Pluto lies in an area classified as the Kuiper belt in the trans-Neptunian region of our solar system. The Kuiper Belt is composed of thousands of icy, solid objects extending from near the orbit of Neptune to nearly 5 billion miles from the Sun. Pluto is the largest known body in the Kuiper Belt with enough mass to exhibit a spherical shape. Even though Pluto has enough mass to give it a spherical shape, Pluto is in fact smaller in physical size than seven of the solar system’s moons, including Earth’s. Pluto rotates on its axis every 6.39 days and takes 247.8 years to revolve around the Sun. It has five known satellites. The satellites in order of distance from Pluto beginning with the closest are Charon, Styx, Nix, Kerberos and Hydra. Charon is the most interesting as it is about half the size of Pluto and spherical. Charon orbits Pluto every 6.39 days and also rotates once during this time frame, matching Pluto’s rotation. Therefore, Pluto and Charon are acting like a dumbbell in space, rotating around each other in a near perfect lock-step. This is the closest thing to a binary-planet system that it is in our solar system.
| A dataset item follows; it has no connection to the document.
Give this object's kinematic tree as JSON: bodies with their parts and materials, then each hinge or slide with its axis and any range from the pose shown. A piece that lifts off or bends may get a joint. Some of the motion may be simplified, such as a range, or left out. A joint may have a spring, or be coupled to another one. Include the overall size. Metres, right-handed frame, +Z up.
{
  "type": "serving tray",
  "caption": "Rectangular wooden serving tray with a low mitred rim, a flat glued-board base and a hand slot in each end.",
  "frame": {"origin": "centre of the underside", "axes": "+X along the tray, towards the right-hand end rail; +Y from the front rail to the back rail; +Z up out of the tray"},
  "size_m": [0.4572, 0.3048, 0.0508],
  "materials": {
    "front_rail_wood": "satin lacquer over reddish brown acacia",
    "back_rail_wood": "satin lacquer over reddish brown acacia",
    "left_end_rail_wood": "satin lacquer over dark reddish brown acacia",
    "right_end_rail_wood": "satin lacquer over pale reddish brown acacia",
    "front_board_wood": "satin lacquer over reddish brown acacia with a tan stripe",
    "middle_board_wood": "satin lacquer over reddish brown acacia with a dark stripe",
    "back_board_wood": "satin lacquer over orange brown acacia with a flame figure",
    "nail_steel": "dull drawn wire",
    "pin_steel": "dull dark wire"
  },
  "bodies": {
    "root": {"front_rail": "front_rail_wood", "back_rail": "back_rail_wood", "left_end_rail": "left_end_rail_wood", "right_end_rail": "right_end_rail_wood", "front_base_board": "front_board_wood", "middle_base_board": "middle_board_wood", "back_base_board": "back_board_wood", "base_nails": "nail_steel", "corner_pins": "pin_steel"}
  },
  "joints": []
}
NASA’s New Horizons space probe flew by Pluto on July 14th, 2015, giving scientists a wealth of data previously not known about the icy body. Pluto’s very thin atmosphere extends 100 miles from its surface, about 5 times higher then earlier models had predicted. Although the atmosphere is thin, it’s possible that it is enough to give Pluto day to day weather variances. The atmosphere primarily exists as a gas when Pluto is closest to the sun (perihelion), but then slowly freezes onto the surface as it moves further away. New Horizons was able to observe Pluto’s atmosphere as the probe was moving away, photographing the haze of the atmosphere as Pluto was backlit by the sun (shown below). The atmosphere actually gives off a bluish haze, which is caused by sunlight being scattered by haze particles abundant in its atmosphere. Before the New Horizons flyby, scientists had expected that much of the nitrogen encompassing Pluto’s atmosphere had escaped into space. However New Horizons showed a surprisingly thick haze, revealing that a replenishment of nitrogen has to be coming from somewhere, possibly from the planet’s interior via ice volcanoes or geysers. Indeed, New Horizons showed that Pluto’s surface has plenty of diverse geography such as craters, ice dunes, mountains, plains, and erosional features such as surface troughs and ridges.
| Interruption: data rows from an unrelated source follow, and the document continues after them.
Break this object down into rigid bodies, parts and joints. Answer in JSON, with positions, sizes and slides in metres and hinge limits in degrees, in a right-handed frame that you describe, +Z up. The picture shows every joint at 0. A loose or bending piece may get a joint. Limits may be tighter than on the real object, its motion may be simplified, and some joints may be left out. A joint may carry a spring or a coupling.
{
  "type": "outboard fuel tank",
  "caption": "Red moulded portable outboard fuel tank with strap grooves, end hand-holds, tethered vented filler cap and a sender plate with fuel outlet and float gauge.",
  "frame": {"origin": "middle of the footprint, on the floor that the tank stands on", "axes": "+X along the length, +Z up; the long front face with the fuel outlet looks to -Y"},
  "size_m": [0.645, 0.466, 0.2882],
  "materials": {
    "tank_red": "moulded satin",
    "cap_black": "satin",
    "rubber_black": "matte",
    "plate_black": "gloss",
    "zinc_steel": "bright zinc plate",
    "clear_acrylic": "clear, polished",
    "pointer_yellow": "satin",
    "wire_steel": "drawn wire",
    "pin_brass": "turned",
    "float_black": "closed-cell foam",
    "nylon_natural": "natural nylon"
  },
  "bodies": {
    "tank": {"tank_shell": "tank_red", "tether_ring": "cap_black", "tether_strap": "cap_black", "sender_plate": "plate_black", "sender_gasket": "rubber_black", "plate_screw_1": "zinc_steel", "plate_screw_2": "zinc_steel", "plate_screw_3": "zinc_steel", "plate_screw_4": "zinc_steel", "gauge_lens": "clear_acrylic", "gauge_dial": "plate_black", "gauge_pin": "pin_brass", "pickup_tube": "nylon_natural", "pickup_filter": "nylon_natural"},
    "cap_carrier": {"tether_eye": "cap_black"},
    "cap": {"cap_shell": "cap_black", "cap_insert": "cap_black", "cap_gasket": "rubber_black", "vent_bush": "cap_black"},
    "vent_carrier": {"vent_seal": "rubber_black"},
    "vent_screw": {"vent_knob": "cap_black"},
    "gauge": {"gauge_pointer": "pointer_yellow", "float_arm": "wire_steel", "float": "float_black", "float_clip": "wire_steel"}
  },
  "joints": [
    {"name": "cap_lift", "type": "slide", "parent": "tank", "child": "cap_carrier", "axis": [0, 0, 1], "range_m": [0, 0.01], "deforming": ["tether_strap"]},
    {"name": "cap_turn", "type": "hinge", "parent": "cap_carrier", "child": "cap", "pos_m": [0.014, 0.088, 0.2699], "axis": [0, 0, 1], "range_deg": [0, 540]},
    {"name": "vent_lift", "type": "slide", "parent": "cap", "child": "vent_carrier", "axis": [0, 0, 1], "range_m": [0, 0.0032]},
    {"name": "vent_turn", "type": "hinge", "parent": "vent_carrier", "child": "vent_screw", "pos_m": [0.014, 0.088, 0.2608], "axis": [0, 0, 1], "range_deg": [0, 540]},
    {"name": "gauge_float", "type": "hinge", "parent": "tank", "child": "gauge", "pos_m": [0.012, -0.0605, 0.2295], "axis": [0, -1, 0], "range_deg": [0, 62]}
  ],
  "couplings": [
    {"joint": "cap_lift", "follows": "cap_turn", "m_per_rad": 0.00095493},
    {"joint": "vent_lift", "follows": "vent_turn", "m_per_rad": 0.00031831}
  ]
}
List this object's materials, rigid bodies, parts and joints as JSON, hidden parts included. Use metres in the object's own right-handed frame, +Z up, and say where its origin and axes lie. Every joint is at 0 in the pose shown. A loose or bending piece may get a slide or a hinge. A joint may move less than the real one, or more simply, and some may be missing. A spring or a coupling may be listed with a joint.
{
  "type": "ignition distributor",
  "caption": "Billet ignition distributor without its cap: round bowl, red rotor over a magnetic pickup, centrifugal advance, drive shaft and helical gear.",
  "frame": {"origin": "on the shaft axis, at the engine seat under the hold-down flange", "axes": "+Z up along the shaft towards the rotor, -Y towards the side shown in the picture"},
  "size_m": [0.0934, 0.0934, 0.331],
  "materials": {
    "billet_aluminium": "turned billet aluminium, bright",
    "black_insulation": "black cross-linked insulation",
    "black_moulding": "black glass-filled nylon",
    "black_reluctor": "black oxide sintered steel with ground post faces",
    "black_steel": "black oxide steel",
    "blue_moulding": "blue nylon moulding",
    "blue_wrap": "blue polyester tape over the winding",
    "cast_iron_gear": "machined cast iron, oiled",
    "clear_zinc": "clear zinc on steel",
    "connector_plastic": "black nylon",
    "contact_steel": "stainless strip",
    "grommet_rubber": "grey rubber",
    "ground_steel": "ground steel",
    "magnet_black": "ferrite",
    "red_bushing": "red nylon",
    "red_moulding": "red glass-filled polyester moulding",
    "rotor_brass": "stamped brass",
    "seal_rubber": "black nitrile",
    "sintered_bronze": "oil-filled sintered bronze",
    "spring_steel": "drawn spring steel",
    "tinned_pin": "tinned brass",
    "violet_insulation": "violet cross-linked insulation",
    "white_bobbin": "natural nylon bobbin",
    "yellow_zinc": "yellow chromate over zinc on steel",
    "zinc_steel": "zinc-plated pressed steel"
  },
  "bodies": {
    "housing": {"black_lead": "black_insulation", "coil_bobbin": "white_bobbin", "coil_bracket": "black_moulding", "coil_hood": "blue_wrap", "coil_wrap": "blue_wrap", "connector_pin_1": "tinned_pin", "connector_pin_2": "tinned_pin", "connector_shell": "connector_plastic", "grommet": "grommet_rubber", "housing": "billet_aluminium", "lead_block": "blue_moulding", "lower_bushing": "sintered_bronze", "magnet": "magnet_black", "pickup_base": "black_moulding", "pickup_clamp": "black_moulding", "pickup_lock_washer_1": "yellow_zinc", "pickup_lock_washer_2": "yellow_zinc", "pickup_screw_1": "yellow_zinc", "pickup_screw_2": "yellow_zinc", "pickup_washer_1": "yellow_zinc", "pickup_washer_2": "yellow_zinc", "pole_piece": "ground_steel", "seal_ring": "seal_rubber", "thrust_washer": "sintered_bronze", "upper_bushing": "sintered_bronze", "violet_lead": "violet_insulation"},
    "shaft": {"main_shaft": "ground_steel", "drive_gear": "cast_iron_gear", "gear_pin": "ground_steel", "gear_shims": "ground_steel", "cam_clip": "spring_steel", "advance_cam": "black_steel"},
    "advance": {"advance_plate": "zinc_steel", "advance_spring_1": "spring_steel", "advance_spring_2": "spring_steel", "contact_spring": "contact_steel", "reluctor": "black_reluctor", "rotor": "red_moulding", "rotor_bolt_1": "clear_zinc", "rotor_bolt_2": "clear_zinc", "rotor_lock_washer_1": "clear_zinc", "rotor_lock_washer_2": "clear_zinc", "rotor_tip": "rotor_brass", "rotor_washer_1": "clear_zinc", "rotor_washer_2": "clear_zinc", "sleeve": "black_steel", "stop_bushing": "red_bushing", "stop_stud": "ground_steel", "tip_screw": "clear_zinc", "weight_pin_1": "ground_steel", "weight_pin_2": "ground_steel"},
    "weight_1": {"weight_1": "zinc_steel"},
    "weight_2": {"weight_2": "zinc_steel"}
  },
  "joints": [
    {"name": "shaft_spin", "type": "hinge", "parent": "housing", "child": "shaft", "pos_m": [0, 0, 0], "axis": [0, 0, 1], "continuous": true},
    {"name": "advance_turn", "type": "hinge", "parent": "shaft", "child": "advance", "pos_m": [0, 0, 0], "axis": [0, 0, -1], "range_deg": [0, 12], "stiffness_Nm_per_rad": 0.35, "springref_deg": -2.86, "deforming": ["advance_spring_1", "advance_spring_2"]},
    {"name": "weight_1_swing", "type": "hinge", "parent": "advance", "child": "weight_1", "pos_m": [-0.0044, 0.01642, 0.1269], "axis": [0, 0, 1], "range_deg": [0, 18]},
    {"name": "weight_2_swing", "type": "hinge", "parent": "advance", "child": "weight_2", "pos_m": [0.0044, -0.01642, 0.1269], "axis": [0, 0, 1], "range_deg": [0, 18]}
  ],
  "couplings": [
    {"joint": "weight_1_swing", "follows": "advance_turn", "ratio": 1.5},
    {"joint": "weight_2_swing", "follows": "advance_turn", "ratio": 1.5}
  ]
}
New Horizons gathered data from Pluto for over 5 months. Therefore New Horizons was able to image one side of Pluto and found an extremely interesting large, heart-shaped body (shown above), primarily composed of nitrogen ice. This feature gives rise to evidence that Pluto has a large, sub surface, salty, slushy-liquid ocean, perhaps up to 60 miles in deep. How can a body this cold, whose surface temperature ranges from about -370 to -400 degrees F, support liquid water, even under its surface? Given Pluto’s internal pressure and heat budget, it is possible. Furthermore, the heart-shaped feature, named Tombaugh Regio (after Pluto’s discoverer Clyde Tombaugh) holds a key. This region is nearly exactly opposite Pluto’s largest moon, Charon (shown below), exhibiting a constant pushing and pulling of gravity in that region. Astronomer’s focused their attention on the western side of the heart, a region named Sputnik Planum, an area thought to have formed from an impact with a meteor. An impact would basically blast material away from it, giving that area a “negative mass anomaly”. But that is not the case with this area. It has a positive mass anomaly. For this to happen, simulations show that a sub-surface ocean would have had to of spread out across the planet below the surface after the impact. Therefore it is possible that Pluto’s rocky interior is surrounded by a slushy-ice ocean, which in turn is surrounded by the icy surface.
Like Uranus, Pluto’s rotational axis is highly tilted at 122.5 degrees. This would give one side of the planet extremely long periods of darkness or light, depending on that side’s orientation to the Sun. However it is likely that the planet’s temperature is very uniform around the globe. This is due to the fact that the sun casts such feeble light at that distance.